This guide walks through the steps to set up a Hadoop 2.10 pseudo-distributed cluster on a single CentOS 7 virtual machine.
1. Create a Hadoop User and Group
We will create a dedicated user hdfs and configure it with appropriate permissions.
As root user:
Create the hdfs user and set a password:
adduser hdfs
passwd hdfs
Add the user to the hdfs group (create the group if it doesn't exist):
groupadd hdfs
usermod -a -G hdfs hdfs
Verify the user and group:
cat /etc/group
groups hdfs
You should see something like: hdfs:x:1001:hdfs
Grant sudo privileges (optional but recommended):
Edit the sudoers file:
visudo # or vim /etc/sudoers
Add the following line below root ALL=(ALL) ALL:
hdfs ALL=(ALL) ALL
Create a software installation directory:
mkdir /opt/soft
chown -R hdfs:hdfs /opt/soft
2. Install JDK and Configure Environment Variables
Download a JDK (e.g., jdk-8u231-linux-x64.tar.gz) and extract it:
tar -zxvf jdk-8u231-linux-x64.tar.gz -C /opt/soft/
Create a symbolic link for easier version management:
cd /opt/soft
ln -s jdk1.8.0_231 jdk
Set environment variables in /etc/profile:
vim /etc/profile
Add the following lines:
# jdk
export JAVA_HOME=/opt/soft/jdk
export PATH=$PATH:$JAVA_HOME/bin
Reload the profile:
source /etc/profile
Verify installation:
java -version
3. Install Hadoop 2.10.0
Download hadoop-2.10.0.tar.gz and extract it:
tar -zxvf hadoop-2.10.0.tar.gz -C /opt/soft/
Create a symbolic link:
cd /opt/soft
ln -s hadoop-2.10.0 hadoop
Add Hadoop environment variables to /etc/profile:
# hadoop
export HADOOP_HOME=/opt/soft/hadoop
export PATH=$PATH:$HADOOP_HOME/bin:$HADOOP_HOME/sbin
Reload and verify:
source /etc/profile
hadoop version
Configure Pseudo-Distributed Mode
Edit the following Hadoop configuration files in /opt/soft/hadoop/etc/hadoop/.
core-site.xml
<configuration>
<property>
<name>fs.defaultFS</name>
<value>hdfs://localhost/</value>
</property>
</configuration>
hdfs-site.xml
<configuration>
<property>
<name>dfs.replication</name>
<value>1</value>
</property>
</configuration>
mapred-site.xml (if mapred-site.xml.template exists, copy it first)
<configuration>
<property>
<name>mapreduce.framework.name</name>
<value>yarn</value>
</property>
</configuration>
yarn-site.xml
<configuration>
<property>
<name>yarn.resourcemanager.hostname</name>
<value>localhost</value>
</property>
<property>
<name>yarn.nodemanager.aux-services</name>
<value>mapreduce_shuffle</value>
</property>
</configuration>
4. Configure SSH Passwordless Login
Hadoop uses SSH to manage daemons. Set up passwordless SSH for the hdfs user.
-
Check if SSH packages are installed:
yum list installed | grep ssh -
Ensure the SSH daemon is running:
ps -Af | grep sshd -
Generate an SSH key pair (as the
hdfsuser):ssh-keygen -t rsa -P '' -f ~/.ssh/id_rsa -
Append the public key to the authorized keys file:
cat ~/.ssh/id_rsa.pub >> ~/.ssh/authorized_keys -
Set appropriate permissions:
chmod 644 ~/.ssh/authorized_keys -
Test the setup:
ssh localhostYou should not be prompted for a password.

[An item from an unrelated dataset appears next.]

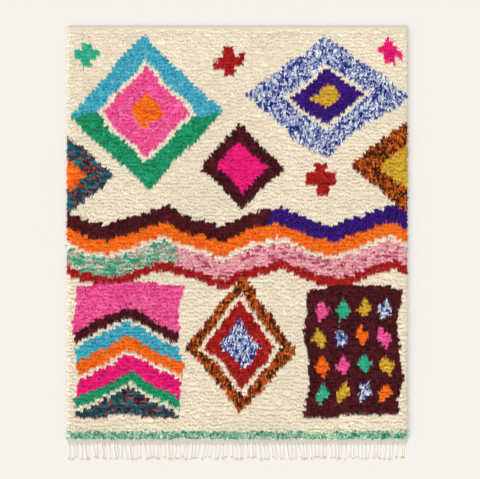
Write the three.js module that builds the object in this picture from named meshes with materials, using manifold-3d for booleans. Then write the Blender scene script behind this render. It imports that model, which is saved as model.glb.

5. Format and Start Hadoop
Switch to the hdfs user:
su - hdfs
Format the NameNode:
hadoop namenode -format
First Start Attempt and Troubleshooting
Start all Hadoop daemons:
start-all.sh
If you get a JAVA_HOME not found error, edit the file $HADOOP_HOME/etc/hadoop/hadoop-env.sh and uncomment/set the JAVA_HOME environment variable:
export JAVA_HOME=/opt/soft/jdk
Then try again:
stop-all.sh
start-all.sh
Check if all processes are running:
jps
If the NameNode is missing, check the logs:
tail -200f $HADOOP_HOME/logs/hadoop-hdfs-namenode-*.log
A common error is:
Directory /tmp/hadoop-hdfs/dfs/name is in an inconsistent state: storage directory does not exist or is not accessible.
This can happen if the NameNode directory was lost (e.g., after a reboot). Solution: Re-format the NameNode.
hadoop namenode -format
stop-all.sh
start-all.sh
Verify all processes are running:
jps
Expected processes:
- NameNode
- DataNode
- SecondaryNameNode
- ResourceManager
- NodeManager
6. Verify the Setup
Open a web browser and go to:
http://<your-server-ip>:50070
For example, if your VM IP is 192.168.30.141, visit http://192.168.30.141:50070.
You should see the Hadoop NameNode Web UI.
Firewall Configuration (if needed)
If you cannot access the web UI, check if the firewall is running:
firewall-cmd --state
To stop the firewall temporarily (as root):
systemctl stop firewalld.service
To disable it permanently:
systemctl disable firewalld.service